Poor creatures! You little consider, when you are vile and neglectful of your master’s business–when you steal, and waste, and hurt any of their substance– when you are saucy and impudent–when you are telling them lies, and deceiving them . . . [that] what faults you are guilty of towards your masters and mistresses, are faults done against God himself, who hat set your masters and mistresses over you in His own stead, and expects that you will do for them just as you would do for Him. And pray do not think that I want to deceive you when I tell you that your masters and mistresses are God’s Overseers, and that, if you are faulty towards them, God himself will punish you severely for it in the next world . . . for God himself hath declared the same.

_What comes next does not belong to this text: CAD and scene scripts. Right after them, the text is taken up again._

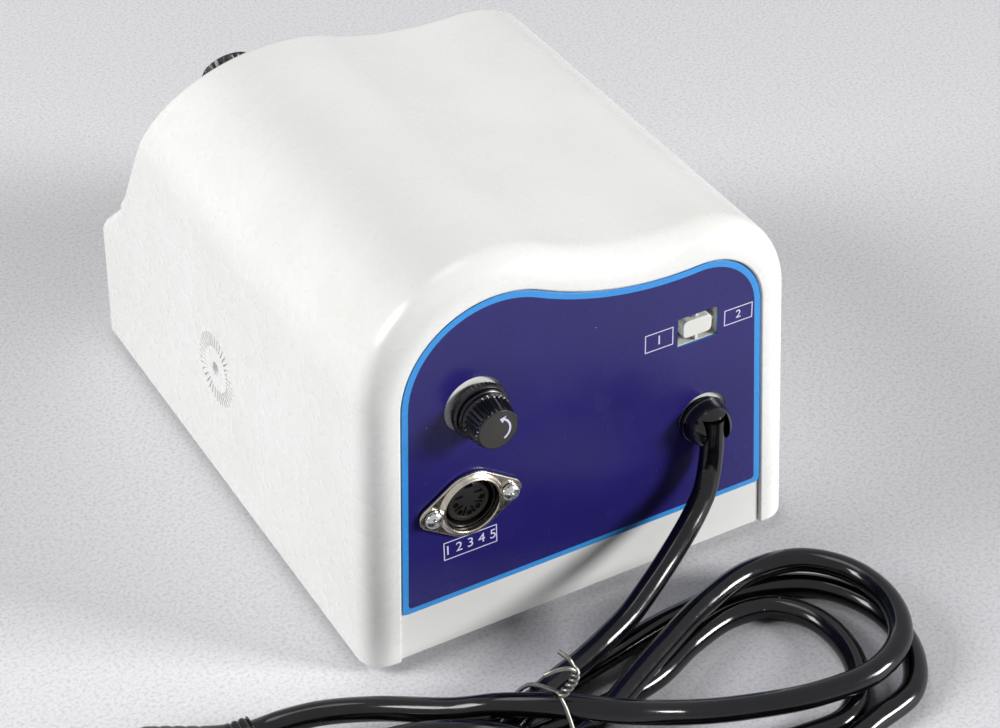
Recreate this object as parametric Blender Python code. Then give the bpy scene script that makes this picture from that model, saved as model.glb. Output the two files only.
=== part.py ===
"""Desktop control box for a dental laboratory micromotor.

Metres, +Z up. The controls face -Y and the rear plate, with its sockets and
mains cord, faces +Y. The origin is on the table, under the middle of the box.
"""

import math

import bmesh
import bpy
from mathutils import Matrix, Vector

# Casing: a moulded shell with a humped top, a leaning fascia and a low toe.
CASE_HALF_WIDTH = 0.0656
CASE_DEPTH = 0.1843
CASE_WALL = 0.0025
SIDE_DRAFT = math.radians(2.44)
HUMP_TOP = 0.1156
HUMP_RADIUS = 0.0372
SHOULDER_TOP = 0.1041
SHOULDER_RADIUS = 0.0277
VALLEY_RADIUS = 0.0803
RIM_WIDTH = 0.0097
RIM_FILLET = 0.0075
FASCIA_LEAN = math.radians(30.1)
FASCIA_FILLET = 0.0020
TOE_HEIGHT = 0.0545
TOE_LENGTH = 0.0236
TOE_ROUND = 0.0080
TOE_SLOPE = math.radians(40.0)
TOE_CORNER = 0.0080
TOE_SIDE_ROUND = 0.0040
BOSS_RADIUS = 0.0042
BOSS_HEIGHT = 0.0180
BOSS_BORE = 0.0016
BOSS_BORE_DEPTH = 0.0130
VENT_RADIUS = 0.0111
VENT_INNER_RADIUS = 0.0069
VENT_SLOT = 0.0006
VENT_HOLE_RADIUS = 0.0022
VENT_HEIGHT = 0.0378
VENT_SETBACK = 0.0939

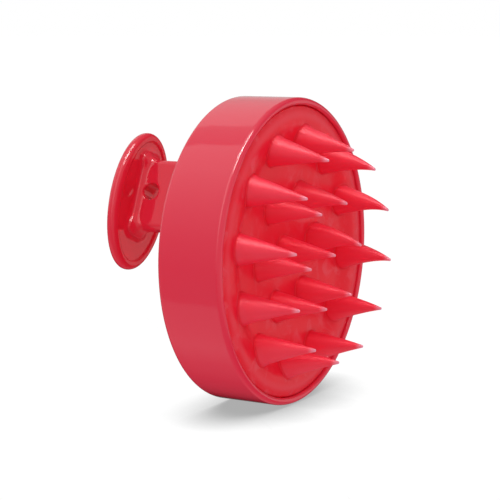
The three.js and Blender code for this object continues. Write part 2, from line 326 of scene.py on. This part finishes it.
# ---- materials ----------------------------------------------------------------------------------
# A noise's scale is in ripples to the metre, and a bump's depth is real.

def new_material(name, color, roughness, **sockets):
    material = bpy.data.materials.new(name)
    material.use_nodes = True
    shader = material.node_tree.nodes["Principled BSDF"]
    shader.inputs["Base Color"].default_value = (*color, 1)
    shader.inputs["Roughness"].default_value = roughness
    for socket, value in sockets.items():
        shader.inputs[socket.replace("_", " ")].default_value = value
    return material, material.node_tree, shader


def rough_and_bump(tree, shader, roughness, spread, bump_scale, bump_depth):
    """Uneven gloss, and a fine grain of real depth, both from the piece's own coordinates."""
    place = node(tree, "ShaderNodeTexCoord").outputs["Object"]
    blotches = node(tree, "ShaderNodeTexNoise", [("Vector", place)], Scale=90, Detail=4)
    gloss = node(tree, "ShaderNodeMapRange", [("Value", blotches.outputs["Fac"])],
                 To_Min=roughness - spread, To_Max=roughness + spread)
    tree.links.new(gloss.outputs["Result"], shader.inputs["Roughness"])
    grain = node(tree, "ShaderNodeTexNoise", [("Vector", place)], Scale=bump_scale, Detail=3)
    bump = node(tree, "ShaderNodeBump", [("Height", grain.outputs["Fac"])], Strength=1, Distance=bump_depth)
    tree.links.new(bump.outputs["Normal"], shader.inputs["Normal"])
    return place


def gloss_plastic(name, color, specular):
    """Polished plastic with a faint ripple."""
    roughness = 0.06
    material, tree, shader = new_material(
        name, color, roughness,
        Subsurface_Weight=0.1, Subsurface_Scale=0.002, IOR=1.5, Specular_IOR_Level=specular)
    shader.inputs["Subsurface Radius"].default_value = (1, 0.25, 0.2)
    rough_and_bump(tree, shader, roughness, spread=0.02, bump_scale=260, bump_depth=0.006 * MM)
    return material


def silicone(name, color, roughness, specular):
    """Satin rubber that light goes a little way into."""
    material, tree, shader = new_material(
        name, color, roughness,
        Subsurface_Weight=0.25, Subsurface_Scale=0.003, IOR=1.45, Specular_IOR_Level=specular)
    shader.inputs["Subsurface Radius"].default_value = (1, 0.3, 0.25)
    place = rough_and_bump(tree, shader, roughness, spread=0.06, bump_scale=900, bump_depth=0.012 * MM)
    return material, tree, shader, place


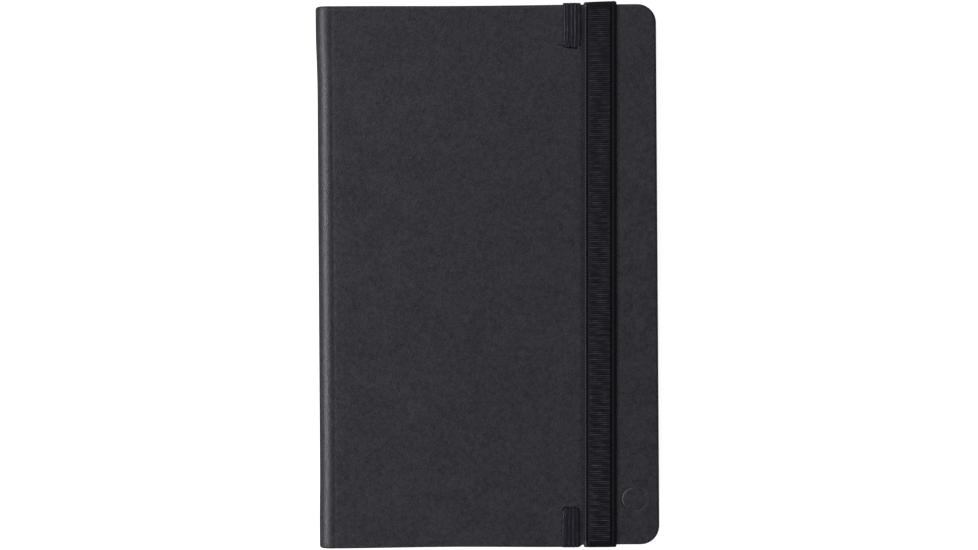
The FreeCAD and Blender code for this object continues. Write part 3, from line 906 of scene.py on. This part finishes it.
def make_strap():
    """The narrow strap: out of the head slit, over the edge, down inside the cover and back up."""
    half = 0.325
    tab = PASTE_HIGH[2] + half - 0.05
    top = FRONT_Z + half
    head_edge = HEAD_Y + half
    tail_edge = -head_edge - 0.25
    inner = PASTE_LOW[2] - half
    corners = [(HEAD_SLIT_Y - 11, tab), (HEAD_SLIT_Y, tab), (HEAD_SLIT_Y, top), (head_edge, top),
               (head_edge, inner), (tail_edge, inner), (tail_edge, top), (TAIL_SLIT_Y, top),
               (TAIL_SLIT_Y, tab), (TAIL_SLIT_Y + 11, tab)]
    radii = [0, 0.4, 0.7, 0.8, 0.5, 0.5, 0.8, 0.7, 0.4, 0]
    points, normal, along = even_path(rounded_path(corners, radii), 0.22)
    width = STRAP_HIGH[0] - STRAP_LOW[0]
    across = np.linspace(0, width, 33)
    share = across / width
    on_top = smooth_step((points[:, 1:] - MIDDLE_Z - 6.6) / 0.8)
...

As Engerman and Fogel explain, the acceptance of slavery, and the myth about blacks transcended both the secular and religious worlds. The Catholic Church, for example, owned slaves, but it was not alone. Bishops, ministers and elders of other religions also purchased and sold slaves. Slavery became a more acceptable enterprise through the dehumanization of the slaves, and it also “limited the humanitarianism of the white minister.” The myth eased tensions about the immorality of slavery, as blacks became intellectually, spiritually, and culturally seen as on par with animals and thus “niggers,” as a class or group, were simply another form of chattel. According to Harris, by the 1660s, “the especially degraded status of blacks as chattel slaves was recognized by law,” and “between 1680 and 1682, the first slave codes appeared, codifying the extreme deprivations of liberty already existing in social practice.”

If Jesus is depicted in the Bible as having African features and was known as the “son of God,” then what color do you think God is? Being that Africans are largely spiritual people, do you understand why it was necessary for the Western world to change the color of Jesus from black to white in order to justify and maintain the enslavement of God’s people? How has this image of a white God weakened our ability to both understand and effectively challenge our oppressor and its fraudulent system of global white supremacy? Why do we continue to teach the West’s version of a religion that was created in Africa and is ultimately meant to reinforce our inferiority???